SQL trace (event 10046) – how much overhead is there, really?

With the granularity and high precision given by dbms_monitor in Oracle 11g – you can trace by client identifier, specifically, by service/module/action, if your application is instrumented that well, or even by sql_id – one might start to wonder whether tracing wasn’t an option in circumstances where it definitely was not an option before (e.g., the busy the production system). After all, tracing may be done in a very targeted, specific, limited way… Still, even in such cases, it would be best to have a clear idea of what – how much overhead – to expect.
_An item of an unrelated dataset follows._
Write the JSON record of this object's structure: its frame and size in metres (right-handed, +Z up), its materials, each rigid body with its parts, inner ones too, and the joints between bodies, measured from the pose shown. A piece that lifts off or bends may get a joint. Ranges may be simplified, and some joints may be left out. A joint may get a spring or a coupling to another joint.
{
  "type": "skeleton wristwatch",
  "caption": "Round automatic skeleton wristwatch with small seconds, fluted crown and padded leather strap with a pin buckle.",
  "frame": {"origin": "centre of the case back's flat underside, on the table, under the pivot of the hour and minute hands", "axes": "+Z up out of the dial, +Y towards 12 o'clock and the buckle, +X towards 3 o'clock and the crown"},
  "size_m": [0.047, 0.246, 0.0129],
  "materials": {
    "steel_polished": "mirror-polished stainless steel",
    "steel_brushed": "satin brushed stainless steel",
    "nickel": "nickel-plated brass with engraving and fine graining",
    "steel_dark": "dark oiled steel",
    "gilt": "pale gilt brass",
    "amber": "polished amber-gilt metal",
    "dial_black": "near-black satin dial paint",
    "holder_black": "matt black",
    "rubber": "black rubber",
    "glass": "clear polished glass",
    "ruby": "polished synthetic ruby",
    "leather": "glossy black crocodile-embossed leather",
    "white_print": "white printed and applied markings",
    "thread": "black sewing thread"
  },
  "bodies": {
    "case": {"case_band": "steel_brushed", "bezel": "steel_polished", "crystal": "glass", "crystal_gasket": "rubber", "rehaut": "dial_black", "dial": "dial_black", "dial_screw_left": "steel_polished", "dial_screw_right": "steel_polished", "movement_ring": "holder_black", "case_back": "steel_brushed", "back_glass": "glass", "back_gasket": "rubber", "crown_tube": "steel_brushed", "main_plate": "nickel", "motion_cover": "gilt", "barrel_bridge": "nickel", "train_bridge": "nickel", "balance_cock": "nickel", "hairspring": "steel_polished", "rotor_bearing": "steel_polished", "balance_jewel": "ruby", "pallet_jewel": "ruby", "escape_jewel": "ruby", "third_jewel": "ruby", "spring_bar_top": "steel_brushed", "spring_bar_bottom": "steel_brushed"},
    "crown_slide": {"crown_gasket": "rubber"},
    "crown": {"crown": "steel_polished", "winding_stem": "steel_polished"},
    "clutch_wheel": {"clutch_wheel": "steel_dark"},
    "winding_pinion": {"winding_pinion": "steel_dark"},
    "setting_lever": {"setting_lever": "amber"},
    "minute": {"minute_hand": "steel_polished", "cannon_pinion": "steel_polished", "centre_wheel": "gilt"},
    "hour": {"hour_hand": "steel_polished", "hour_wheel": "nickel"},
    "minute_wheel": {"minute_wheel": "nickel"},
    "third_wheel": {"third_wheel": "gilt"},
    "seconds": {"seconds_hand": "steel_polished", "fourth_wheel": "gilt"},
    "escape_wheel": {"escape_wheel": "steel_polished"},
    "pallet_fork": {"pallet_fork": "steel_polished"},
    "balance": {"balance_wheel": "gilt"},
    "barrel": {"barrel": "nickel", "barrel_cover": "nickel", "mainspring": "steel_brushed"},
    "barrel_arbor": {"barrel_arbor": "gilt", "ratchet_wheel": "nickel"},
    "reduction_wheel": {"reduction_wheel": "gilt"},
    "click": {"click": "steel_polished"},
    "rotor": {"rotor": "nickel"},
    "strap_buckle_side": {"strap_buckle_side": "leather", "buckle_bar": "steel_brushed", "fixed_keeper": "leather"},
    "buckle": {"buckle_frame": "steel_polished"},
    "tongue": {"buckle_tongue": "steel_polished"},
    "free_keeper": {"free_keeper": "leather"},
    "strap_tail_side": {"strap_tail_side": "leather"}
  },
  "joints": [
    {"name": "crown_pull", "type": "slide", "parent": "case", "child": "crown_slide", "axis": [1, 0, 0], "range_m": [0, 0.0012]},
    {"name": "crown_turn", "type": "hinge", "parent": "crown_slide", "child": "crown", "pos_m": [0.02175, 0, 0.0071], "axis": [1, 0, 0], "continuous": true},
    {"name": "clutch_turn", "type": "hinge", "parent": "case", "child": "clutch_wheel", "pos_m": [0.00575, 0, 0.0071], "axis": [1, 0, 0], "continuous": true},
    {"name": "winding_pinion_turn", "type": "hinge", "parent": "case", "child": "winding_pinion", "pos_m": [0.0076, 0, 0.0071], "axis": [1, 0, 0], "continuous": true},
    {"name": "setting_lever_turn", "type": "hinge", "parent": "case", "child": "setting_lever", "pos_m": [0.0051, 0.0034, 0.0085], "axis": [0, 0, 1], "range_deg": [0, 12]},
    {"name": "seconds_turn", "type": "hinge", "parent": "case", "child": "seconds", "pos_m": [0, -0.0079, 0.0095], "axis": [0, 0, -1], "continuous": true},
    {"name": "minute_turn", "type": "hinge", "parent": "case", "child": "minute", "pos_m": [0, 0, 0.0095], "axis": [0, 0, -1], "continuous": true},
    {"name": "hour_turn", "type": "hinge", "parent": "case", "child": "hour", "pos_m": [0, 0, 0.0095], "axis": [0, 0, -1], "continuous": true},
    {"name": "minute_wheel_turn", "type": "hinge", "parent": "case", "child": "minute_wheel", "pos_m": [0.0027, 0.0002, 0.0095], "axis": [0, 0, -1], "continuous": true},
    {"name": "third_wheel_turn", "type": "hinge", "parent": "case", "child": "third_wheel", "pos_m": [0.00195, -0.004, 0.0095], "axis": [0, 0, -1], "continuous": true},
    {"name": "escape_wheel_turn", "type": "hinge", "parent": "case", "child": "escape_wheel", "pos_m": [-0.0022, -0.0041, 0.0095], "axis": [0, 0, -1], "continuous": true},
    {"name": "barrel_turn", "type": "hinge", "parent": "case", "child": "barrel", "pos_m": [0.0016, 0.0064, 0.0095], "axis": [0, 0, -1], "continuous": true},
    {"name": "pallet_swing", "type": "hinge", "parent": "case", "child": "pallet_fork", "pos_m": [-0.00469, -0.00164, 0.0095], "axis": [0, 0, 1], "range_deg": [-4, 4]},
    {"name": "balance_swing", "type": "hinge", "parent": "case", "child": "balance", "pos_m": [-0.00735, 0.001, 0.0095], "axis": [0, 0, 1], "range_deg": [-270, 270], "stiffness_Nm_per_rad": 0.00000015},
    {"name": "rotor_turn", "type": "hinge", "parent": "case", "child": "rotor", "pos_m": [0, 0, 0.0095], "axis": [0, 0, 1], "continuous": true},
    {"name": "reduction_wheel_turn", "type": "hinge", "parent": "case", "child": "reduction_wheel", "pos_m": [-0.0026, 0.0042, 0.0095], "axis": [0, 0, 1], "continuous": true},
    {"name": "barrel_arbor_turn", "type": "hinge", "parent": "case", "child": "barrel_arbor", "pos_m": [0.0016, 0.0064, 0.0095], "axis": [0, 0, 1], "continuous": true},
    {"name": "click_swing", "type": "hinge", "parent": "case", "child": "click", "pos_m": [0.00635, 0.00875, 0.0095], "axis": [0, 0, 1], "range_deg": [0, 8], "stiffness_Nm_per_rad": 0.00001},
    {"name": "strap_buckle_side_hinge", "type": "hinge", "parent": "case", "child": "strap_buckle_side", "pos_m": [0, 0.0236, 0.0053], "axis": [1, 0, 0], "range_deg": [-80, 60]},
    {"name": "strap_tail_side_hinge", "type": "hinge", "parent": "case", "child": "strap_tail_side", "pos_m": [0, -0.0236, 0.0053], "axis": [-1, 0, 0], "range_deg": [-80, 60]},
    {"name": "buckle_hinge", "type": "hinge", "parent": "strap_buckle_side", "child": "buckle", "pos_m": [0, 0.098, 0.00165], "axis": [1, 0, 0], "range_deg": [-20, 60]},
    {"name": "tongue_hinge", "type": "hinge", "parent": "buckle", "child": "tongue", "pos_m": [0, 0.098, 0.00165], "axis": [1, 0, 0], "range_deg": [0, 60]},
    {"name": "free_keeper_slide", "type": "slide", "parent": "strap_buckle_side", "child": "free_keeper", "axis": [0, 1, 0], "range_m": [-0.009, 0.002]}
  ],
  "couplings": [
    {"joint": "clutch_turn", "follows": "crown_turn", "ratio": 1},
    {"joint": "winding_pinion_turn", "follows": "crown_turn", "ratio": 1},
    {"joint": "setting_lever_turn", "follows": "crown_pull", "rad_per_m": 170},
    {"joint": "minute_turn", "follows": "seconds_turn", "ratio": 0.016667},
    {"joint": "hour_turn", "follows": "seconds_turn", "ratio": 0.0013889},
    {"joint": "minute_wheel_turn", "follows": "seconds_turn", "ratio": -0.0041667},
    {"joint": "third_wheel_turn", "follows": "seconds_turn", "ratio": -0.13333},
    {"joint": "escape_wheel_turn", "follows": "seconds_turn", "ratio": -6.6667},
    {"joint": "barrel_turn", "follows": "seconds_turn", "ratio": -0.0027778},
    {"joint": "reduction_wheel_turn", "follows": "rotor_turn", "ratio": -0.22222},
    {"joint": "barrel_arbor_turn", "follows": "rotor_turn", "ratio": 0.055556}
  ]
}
So instead of speculating, I’ve decided to run a little experiment, intended to be sufficiently realistic.

This experiment draws deeply on the Alexander Anokhin’s impressive, in-depth series on rowsource statistics (see part 1, http://alexanderanokhin.wordpress.com/2012/12/24/timing-query-execution-statistics-rowsource-statistics-part-1-how-it-works/ and part 2, http://alexanderanokhin.wordpress.com/2012/12/24/timing-rowsource-statistics-part-2-overhead-and-inconsistent-time/), and while I’ll refer to his blog for the facts and workings, the purpose here is to mimic a possible “real workload” and see how tracing affects performance.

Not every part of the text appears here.